Northern Ireland

Park warden system extended in Belfast after success in reducing anti-social behavior

Three parks were included in pilot scheme involving wardens working in pairs

Belfast's Woodvale Park.
Belfast's Woodvale Park.

A new pilot wardens system to tackle antisocial behaviour in Belfast parks has been lauded after three areas saw trouble reduced by over 25%.

Belfast City Council began the pilot scheme at Dunville Park, Woodvale Park and Páirc Nui Chollan last September, and it is due to run until June.

The ‘static’ park warden system has now been approved for Falls Park in west Belfast, where antisocial behaviour has increased by 29% in six months.

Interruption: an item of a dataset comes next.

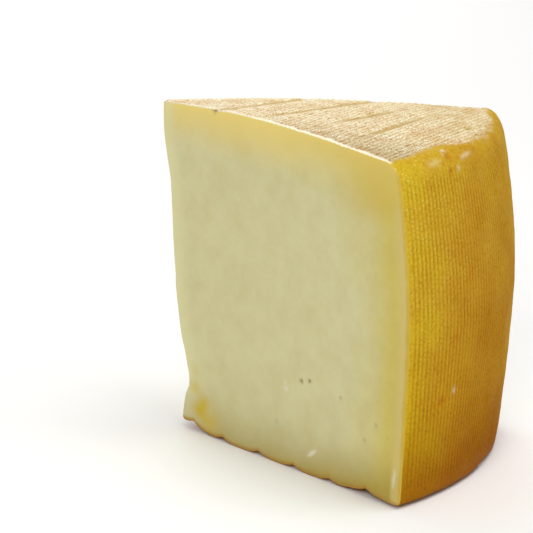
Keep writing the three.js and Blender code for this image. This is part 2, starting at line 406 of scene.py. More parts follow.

The pilot scheme, involving wardens working in pairs, was agreed in 2022 with the council allocating £220,254.

From the start of the pilot to February of this year, there has been a 26% decrease in antisocial behaviour at the three parks, the council’s People and Communities Committee heard this week.

A committee report recommends that the number of wardens to work in the Falls Park area should increase to three “to ensure operational requirements of the pilot at that site can be met”.

The cost of the wardens at Falls Park will be £72,000 for a six month period.

The scheme at the three parks involved in the pilot has also been extended.

Sinn Féin councillor Christina Black said the scheme has “changed the face of Dunville Park” for the better.

Thousands of pounds worth of damage has been caused to a popular play park in Dunville Park in west Belfast by vandals who set it on fire
Damage caused at Dunville Park in west Belfast in 2022.

In 2022, a series of incidents of antisocial behavior was reported at Dunville Park, which is in the Fall Road area, including thousands of pounds worth of damage being caused to playpark equipment.

This prompted the Falls Residents Association to call upon both the council and police to “up their game” in tackling the issue.